I think food will be the simplest way to convey this one. When you go to the store, I want you to ask yourself: am I buying a can of soda or am I buying 356 mL of soda? Do you buy a bottle of beer or do you buy 650 mL of beer? Broadly speaking, most people aren’t concerned too much with the volume of something because they’re not thinking of it in divided volumes, rather the unit itself. When I buy cereal, I’m not buying 576g of cereal. I’m buying a box of cereal. Even in your day-to-day life you’re probably not consuming things thinking “I drank 300 mL of water, I need to drink 900 mL more before bedtime”. You’re probably thinking, “I drank a glass of water earlier today, I should drink 2 more glasses before bedtime”. You don’t eat “150g of cereal” you eat a bowl of cereal. If you’re having a dinner party and you’re trying to decide how much meat to give your guest, you’re giving them some arbitrary slice of meat, not 242g of meat.

In short, most people are using a “container” rather than the mass or volume measurements themselves.

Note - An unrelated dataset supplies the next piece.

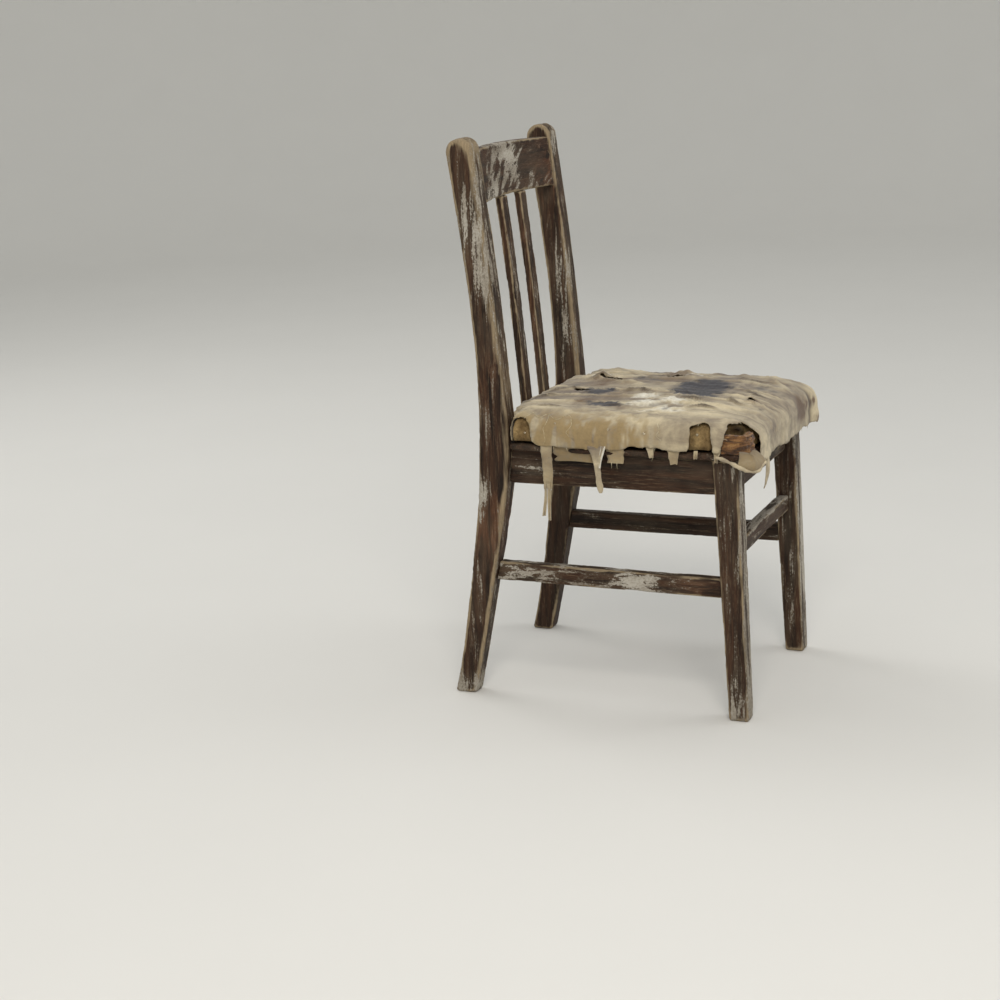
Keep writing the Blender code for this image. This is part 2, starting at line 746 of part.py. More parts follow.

I think the important thing to remember is that the measurement system you use itself isn’t terribly important. You can come up with whatever justifications you want to define units and convert units. What’s important is that everyone agrees to these definitions and knows how to communicate these units. Your measurement system is just as arbitrary as mine. We can compare standards and go back and forth between the two.

People think the metric system is so special but it wasn’t invented until the 18th century. Imagine the most famous monuments of the world. Pyramids? Metric system not necessary. Roman civilization? No metric system necessary. The Parthenon? No metric system necessary. Notre Dame? No metric system necessary. We’ve been building stuff for millennia so no matter how “difficult” you want to say other measurement systems are, it certainly didn’t stop humanity from building some of the most recognizable structures in the world.

Anyway, that’ll be it from me. Hopefully this will help people chill and stop giving the Americans and the Imperial System so much shit. Thanks for reading.